Besides this, the Character was also back in class. He has asked if he may attend the advanced discussion class. I told him yes, and am unsure how I feel about that. I feel like he is probably a great person to talk to one on one, but in a classroom setting he is more of a distraction than a help. He started asking about geographic features in class and would not believe me when I told him that deep could be used for both canyons and oceans, or that canyons were similar to ravines, or that the edge of a canyon was called a cliff…
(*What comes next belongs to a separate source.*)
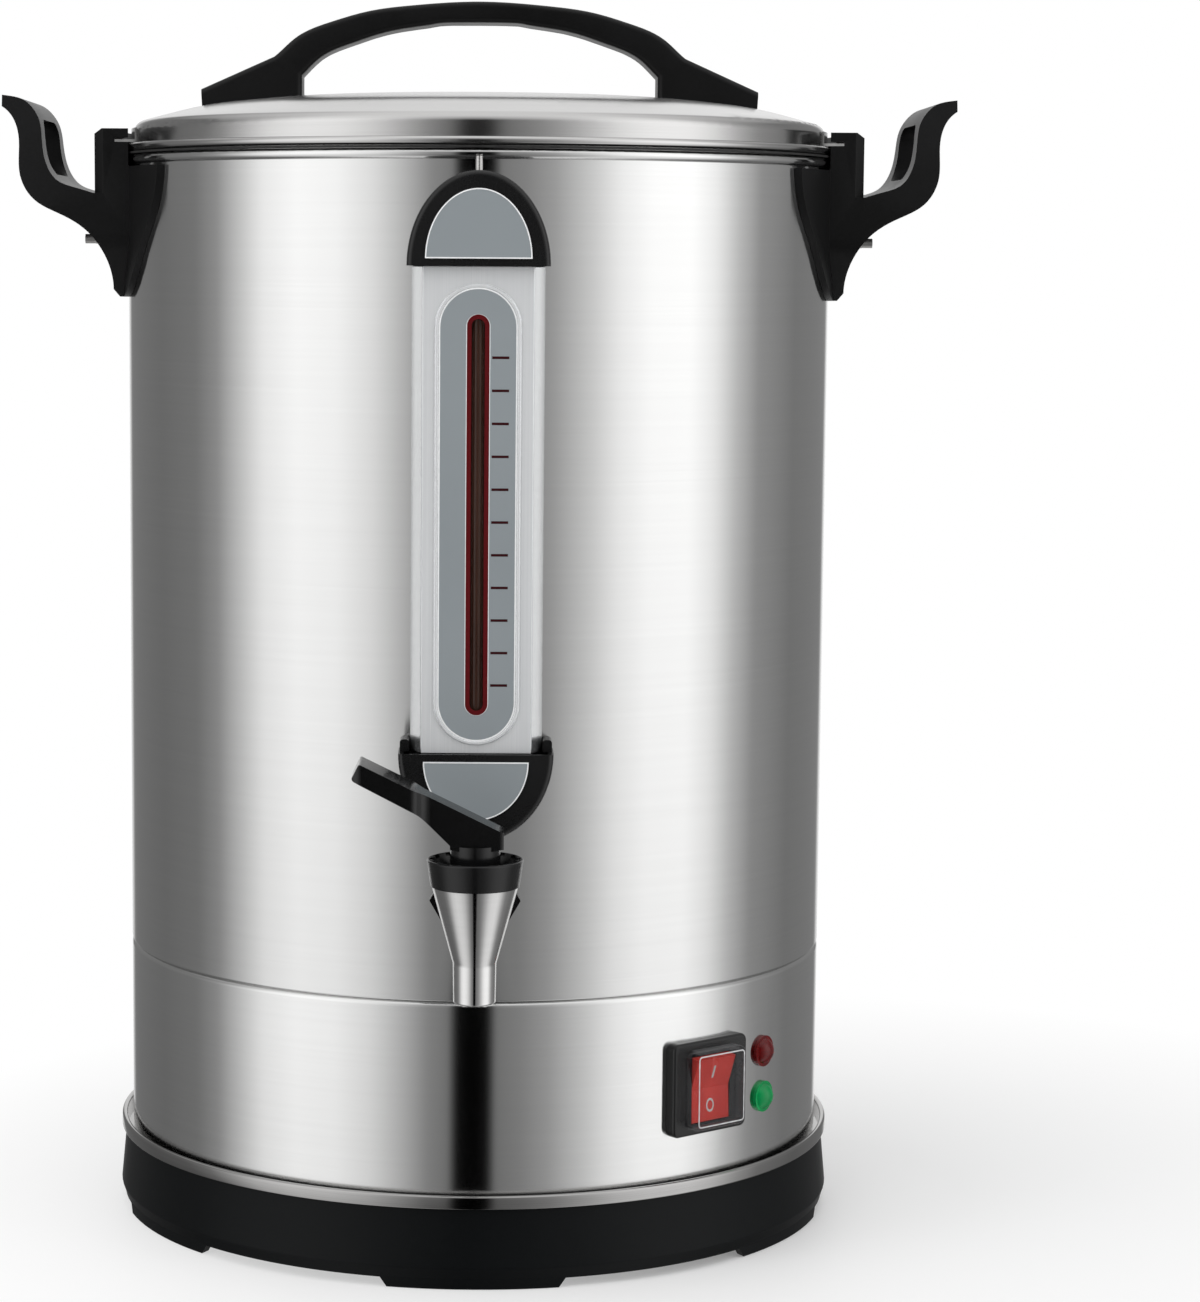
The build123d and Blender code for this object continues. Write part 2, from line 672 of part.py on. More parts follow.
def make_tap_washers():
    """Two silicone washers, moulded to the wall's curve, outside and inside the tank."""
    ring = lying(tap_washer_radius, -body_radius - tap_washer_thickness, -inner_radius + tap_washer_thickness)
    ring = ring - lying(shank_radius + seat_gap, -body_radius - 10, -inner_radius + 10)
    drum_outside = Pos(0, 0, -shank_z) * tank_drum(body_radius + seat_gap)
    drum_inside = Pos(0, 0, -shank_z) * tank_drum(inner_radius - seat_gap)
    return group(Pos(0, 0, shank_z) * part for part in (ring - drum_outside, ring & drum_inside))


def make_tap_lock_nut():
    """Black hexagonal nut that backs the tap outside the tank."""
    nut = Rot(90, 0, 0) * (extrude(RegularPolygon(lock_nut_corner, 6), lock_nut_height)
                           - rod(shank_radius + seat_gap, -1, lock_nut_height + 1))
    return Pos(0, -body_radius - tap_washer_thickness, shank_z) * nut


def make_tap_nut():
    """Steel nut on the shank inside the tank."""
    nut = Rot(-90, 0, 0) * (extrude(RegularPolygon(tank_nut_corner, 6), tank_nut_height)
                            - rod(shank_radius + seat_gap, -1, tank_nut_height + 1))
    return Pos(0, -inner_radius + tap_washer_thickness, shank_z) * nut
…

A third obstacle to my teaching the beginning class on Thursday was that there was another English teacher there who came to “just watch,” but also ended up commenting on my class a bit. She was from the Philippines, which confused me at first because I knew she wasn’t Korean, but couldn’t quite place her. I was hoping to talk with her afterwards both because she is a foreigner and I’m curious as to what she’s doing in the hamlet and also so that I might share strategies with her.

At any rate, the Character ended up giving me a lecture on how Asian foreign English speakers can always understand each other, but can never understand native English speakers nor be understood by them. He also gave me a lecture on how Filipinos apparently speak English with a Spanish accent. Who knew? I, a person who roomed with a Filipino for two semesters, a Spanish minor, and someone who actually paid a great deal of attention to the colonial section of American history in H.S. certainly didn’t. Obviously, I was in no mood to be lectured about the English linguistic patterns of Asian countries, something I’m already fairly well versed in, and smiled politely while I gave him a little lecture in Spanish. To this he just smiled and said, “Yes,” making me think that he confused it for English he did not understand instead. He apparently does not listen, or else is he apparently unwilling to admit not understanding, neither of which is helpful in a conversation class.

There was no beginning adult class on Friday, but luckily my school week didn’t end on that rather sad Thursday note. I had the Kangwondo Board of Education visit to look forward to.